'''

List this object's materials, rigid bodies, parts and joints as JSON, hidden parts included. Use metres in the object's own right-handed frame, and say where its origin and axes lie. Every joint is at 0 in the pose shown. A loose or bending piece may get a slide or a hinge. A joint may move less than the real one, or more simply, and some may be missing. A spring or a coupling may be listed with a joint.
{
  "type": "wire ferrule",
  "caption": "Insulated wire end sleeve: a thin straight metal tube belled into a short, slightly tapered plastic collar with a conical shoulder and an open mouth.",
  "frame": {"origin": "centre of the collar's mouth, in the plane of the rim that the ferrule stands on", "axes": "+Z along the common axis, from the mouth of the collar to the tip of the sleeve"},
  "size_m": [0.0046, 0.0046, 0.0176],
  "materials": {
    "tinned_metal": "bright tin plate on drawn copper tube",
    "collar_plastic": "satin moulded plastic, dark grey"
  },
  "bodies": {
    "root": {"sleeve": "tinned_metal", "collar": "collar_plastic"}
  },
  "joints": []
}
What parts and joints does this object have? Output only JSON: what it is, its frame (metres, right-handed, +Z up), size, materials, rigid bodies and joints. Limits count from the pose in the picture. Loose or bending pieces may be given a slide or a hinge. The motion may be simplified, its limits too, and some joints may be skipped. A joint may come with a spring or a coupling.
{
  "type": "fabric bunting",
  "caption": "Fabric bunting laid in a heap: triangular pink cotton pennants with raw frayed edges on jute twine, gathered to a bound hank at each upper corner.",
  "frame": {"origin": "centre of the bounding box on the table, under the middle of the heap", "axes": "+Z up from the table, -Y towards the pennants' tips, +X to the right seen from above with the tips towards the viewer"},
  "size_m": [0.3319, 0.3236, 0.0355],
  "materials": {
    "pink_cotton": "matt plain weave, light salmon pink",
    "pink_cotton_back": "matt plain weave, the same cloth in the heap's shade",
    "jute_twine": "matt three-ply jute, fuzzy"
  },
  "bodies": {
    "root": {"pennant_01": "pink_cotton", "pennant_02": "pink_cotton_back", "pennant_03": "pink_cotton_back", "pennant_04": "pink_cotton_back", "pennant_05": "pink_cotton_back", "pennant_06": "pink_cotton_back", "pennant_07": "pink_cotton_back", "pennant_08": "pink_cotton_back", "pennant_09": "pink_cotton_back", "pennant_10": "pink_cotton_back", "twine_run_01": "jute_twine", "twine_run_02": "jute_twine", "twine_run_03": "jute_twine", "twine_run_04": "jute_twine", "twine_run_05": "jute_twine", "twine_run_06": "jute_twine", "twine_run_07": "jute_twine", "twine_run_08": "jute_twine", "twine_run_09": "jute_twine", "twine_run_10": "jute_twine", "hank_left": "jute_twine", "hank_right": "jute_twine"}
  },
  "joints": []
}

'''
'''

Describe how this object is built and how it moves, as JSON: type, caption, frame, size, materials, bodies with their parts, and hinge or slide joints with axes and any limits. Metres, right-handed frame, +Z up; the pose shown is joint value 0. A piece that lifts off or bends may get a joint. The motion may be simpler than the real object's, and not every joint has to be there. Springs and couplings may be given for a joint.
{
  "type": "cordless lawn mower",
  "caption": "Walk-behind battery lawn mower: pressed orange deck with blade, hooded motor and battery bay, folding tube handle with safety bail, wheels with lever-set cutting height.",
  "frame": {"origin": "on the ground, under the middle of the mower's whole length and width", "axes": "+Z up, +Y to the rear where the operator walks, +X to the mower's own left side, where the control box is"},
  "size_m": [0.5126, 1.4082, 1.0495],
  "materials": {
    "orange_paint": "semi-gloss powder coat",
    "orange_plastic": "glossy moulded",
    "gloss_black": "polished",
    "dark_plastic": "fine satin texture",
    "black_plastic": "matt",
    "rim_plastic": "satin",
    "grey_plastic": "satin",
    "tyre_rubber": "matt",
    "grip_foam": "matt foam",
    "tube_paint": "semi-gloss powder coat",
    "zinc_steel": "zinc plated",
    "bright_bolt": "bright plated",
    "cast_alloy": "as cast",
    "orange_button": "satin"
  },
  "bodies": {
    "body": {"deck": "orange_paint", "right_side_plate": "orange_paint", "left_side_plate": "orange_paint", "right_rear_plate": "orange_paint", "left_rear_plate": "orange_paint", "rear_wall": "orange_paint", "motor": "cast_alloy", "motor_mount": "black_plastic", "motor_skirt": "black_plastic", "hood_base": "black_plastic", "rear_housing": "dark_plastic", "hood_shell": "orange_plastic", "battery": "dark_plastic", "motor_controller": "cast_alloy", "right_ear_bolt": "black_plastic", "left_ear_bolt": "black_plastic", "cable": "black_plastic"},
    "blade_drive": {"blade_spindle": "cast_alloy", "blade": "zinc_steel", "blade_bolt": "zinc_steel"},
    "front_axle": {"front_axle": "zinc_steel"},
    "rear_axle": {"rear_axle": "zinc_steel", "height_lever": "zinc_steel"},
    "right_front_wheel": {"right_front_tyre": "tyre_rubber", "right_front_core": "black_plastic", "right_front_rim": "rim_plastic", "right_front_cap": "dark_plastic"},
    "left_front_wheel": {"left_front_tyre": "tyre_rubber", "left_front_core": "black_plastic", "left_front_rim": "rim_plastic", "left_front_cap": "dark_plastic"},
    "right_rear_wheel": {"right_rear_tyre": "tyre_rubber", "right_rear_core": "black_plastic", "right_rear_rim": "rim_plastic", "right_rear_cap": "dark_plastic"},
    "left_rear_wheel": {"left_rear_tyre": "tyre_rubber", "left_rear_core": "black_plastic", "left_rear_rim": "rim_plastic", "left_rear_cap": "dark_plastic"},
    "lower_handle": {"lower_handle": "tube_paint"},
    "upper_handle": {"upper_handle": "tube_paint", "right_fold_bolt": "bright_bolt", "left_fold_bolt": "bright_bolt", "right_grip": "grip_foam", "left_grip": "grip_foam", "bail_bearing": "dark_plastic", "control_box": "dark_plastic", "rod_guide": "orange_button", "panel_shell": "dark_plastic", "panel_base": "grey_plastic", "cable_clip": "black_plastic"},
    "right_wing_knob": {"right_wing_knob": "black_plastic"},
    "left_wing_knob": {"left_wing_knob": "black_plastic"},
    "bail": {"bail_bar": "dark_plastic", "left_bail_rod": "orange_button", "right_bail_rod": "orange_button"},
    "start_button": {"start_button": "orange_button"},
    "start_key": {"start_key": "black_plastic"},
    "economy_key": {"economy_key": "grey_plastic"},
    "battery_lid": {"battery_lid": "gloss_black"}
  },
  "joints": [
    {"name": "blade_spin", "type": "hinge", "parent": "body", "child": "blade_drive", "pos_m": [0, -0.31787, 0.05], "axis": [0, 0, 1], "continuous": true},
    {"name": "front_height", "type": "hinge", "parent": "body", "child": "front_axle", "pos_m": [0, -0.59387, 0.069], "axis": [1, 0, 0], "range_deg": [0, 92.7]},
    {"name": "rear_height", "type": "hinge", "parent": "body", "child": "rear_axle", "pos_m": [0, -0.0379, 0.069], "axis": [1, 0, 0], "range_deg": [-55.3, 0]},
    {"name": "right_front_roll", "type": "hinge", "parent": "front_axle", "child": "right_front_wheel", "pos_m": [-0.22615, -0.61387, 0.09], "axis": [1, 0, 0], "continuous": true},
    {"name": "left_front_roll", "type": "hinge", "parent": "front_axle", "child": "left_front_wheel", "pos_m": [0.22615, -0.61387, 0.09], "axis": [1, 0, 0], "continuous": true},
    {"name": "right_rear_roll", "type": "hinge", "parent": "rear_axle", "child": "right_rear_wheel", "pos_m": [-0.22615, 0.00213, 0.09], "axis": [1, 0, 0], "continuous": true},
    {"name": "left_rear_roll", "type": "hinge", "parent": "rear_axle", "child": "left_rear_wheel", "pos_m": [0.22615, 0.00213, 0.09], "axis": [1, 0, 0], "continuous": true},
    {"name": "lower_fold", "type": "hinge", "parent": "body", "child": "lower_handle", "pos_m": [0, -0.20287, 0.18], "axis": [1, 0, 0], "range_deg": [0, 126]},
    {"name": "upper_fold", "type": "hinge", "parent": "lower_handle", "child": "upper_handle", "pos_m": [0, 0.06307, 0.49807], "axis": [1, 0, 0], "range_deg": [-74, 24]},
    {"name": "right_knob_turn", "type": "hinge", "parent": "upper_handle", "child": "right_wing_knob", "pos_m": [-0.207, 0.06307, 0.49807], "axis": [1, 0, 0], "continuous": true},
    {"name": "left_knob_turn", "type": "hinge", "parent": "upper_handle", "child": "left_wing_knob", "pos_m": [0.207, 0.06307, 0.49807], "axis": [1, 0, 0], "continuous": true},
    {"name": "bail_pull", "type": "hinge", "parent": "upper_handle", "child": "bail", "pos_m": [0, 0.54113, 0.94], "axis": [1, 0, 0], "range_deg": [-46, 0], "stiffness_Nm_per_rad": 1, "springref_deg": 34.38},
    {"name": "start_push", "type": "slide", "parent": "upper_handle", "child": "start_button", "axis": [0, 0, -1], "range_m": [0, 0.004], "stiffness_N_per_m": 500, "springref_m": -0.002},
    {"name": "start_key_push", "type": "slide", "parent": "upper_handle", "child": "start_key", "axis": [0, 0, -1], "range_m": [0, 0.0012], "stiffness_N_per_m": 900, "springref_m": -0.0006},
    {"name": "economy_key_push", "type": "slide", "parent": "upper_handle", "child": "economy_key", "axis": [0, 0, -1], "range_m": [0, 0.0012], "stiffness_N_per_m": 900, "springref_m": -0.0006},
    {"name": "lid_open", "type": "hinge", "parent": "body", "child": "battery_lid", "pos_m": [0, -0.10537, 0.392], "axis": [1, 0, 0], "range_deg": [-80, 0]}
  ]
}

'''

> What you are asked to do:
State how many lines of the listing include the word "where". Reply with the number alone.

> Output for this task:
2